Implemented the capability to configure the Prometheus Relay client timeout and response size limit through the prometheusRelay.clientTimeout and prometheusRelay.responseLimitBytes parameters in the StackLight Helm chart.

Mirantis Container Cloud alerts

Implemented the MCCLicenseExpirationCritical and MCCLicenseExpirationMajor alerts that notify about Mirantis Container Cloud license expiration in less than 10 and 30 days.

Improvements to StackLight alerting

Implemented the following improvements to StackLight alerting:

  • Enhanced Kubernetes applications alerting:

    • Reworked the Kubernetes applications alerts to minimize flapping, avoid firing during pod rescheduling, and to detect crash looping for pods that restart less frequently.

    • Added the KubeDeploymentOutage, KubeStatefulSetOutage, and KubeDaemonSetOutage alerts.

    • Removed the redundant KubeJobCompletion alert.

    • Enhanced the alert inhibition rules to reduce alert flooding.

    • Improved alert descriptions.

  • Split TelemeterClientFederationFailed into TelemeterClientFailed and TelemeterClientHAFailed to separate alerts depending on the HA mode disabled or enabled.
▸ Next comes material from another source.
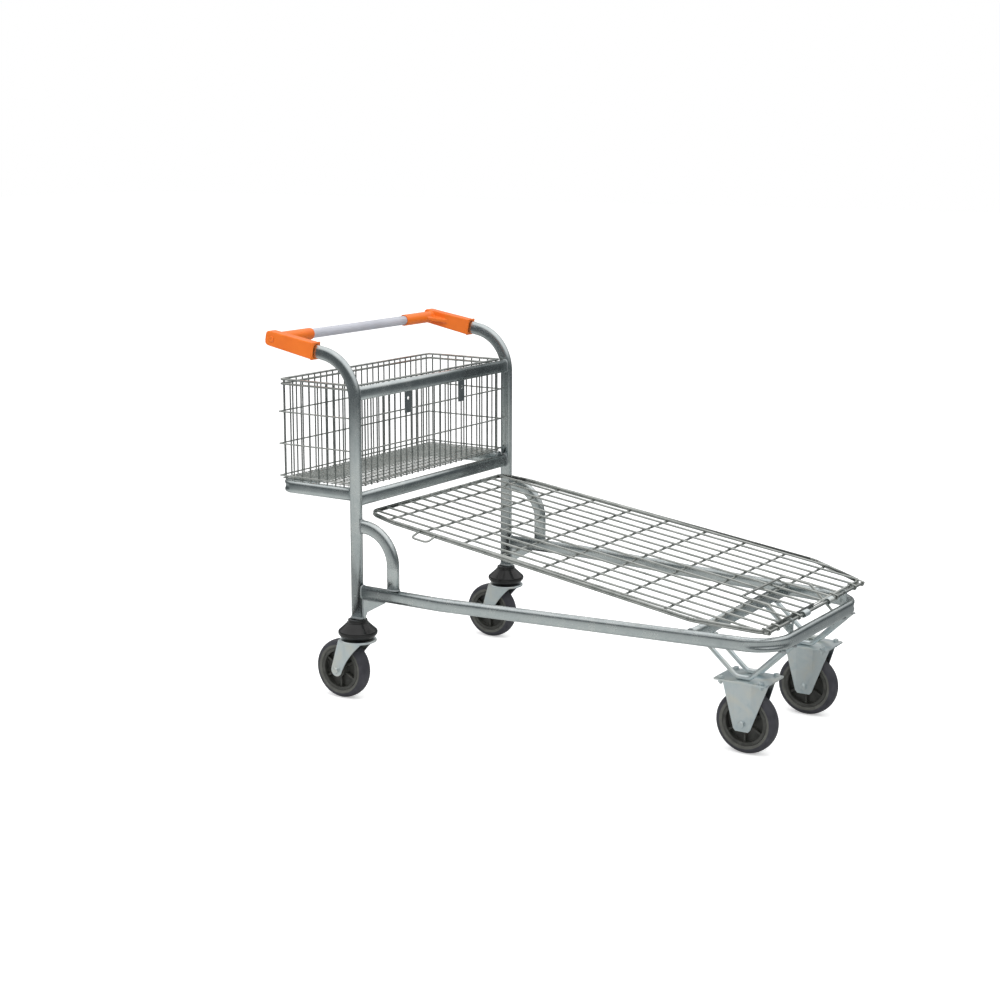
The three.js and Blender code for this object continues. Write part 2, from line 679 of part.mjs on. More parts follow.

  • Updated the description for DockerSwarmNodeFlapping.

Node Exporter collectors

Disabled unused Node Exporter collectors and implemented the capability to manually enable needed collectors using the nodeExporter.extraCollectorsEnabled parameter. Only the following collectors are now enabled by default in StackLight:

  • arp

  • conntrack

  • cpu

  • diskstats

  • entropy

  • filefd

  • filesystem

  • hwmon

  • loadavg

  • meminfo

  • netdev

  • netstat

  • nfs

  • stat

  • sockstat

  • textfile

  • time

  • timex

  • uname

  • vmstat

Enhanced Ceph architecture

To improve debugging and log reading, separated Ceph Controller, Ceph Status Controller, and Ceph Request Controller, which used to run in one pod, into three different deployments.

Ceph networks validation

Implemented additional validation of networks specified in spec.cephClusterSpec.network.publicNet and spec.cephClusterSpec.network.clusterNet and prohibited the use of the 0.0.0.0/0 CIDR. Now, the bare metal provider automatically translates the 0.0.0.0/0 network range to the default LCM IPAM subnet if it exists.

You can now also add corresponding labels for the bare metal IPAM subnets when configuring the Ceph cluster during the management cluster deployment.

Automated Ceph LCM

Implemented full support for automated Ceph LCM operations using the KaaSCephOperationRequest CR, such as addition or removal of Ceph OSDs and nodes, as well as replacement of failed Ceph OSDs or nodes.

Learn more

Automated Ceph LCM

Ceph CSI provisioner tolerations and node affinity

Implemented the capability to specify Container Storage Interface (CSI) provisioner tolerations and node affinity for different Rook resources. Added support for the all and mds keys in toleration rules.

Ceph KaaSCephCluster.status enhancement

Extended the fullClusterInfo section of the KaaSCephCluster.status resource with the following fields:

  • cephDetails - contains verbose details of a Ceph cluster state

  • cephCSIPluginDaemonsStatus - contains details on all Ceph CSIs

Ceph Shared File System (CephFS)

TechPreview

Implemented the capability to enable the Ceph Shared File System, or CephFS, to create read/write shared file system Persistent Volumes (PVs).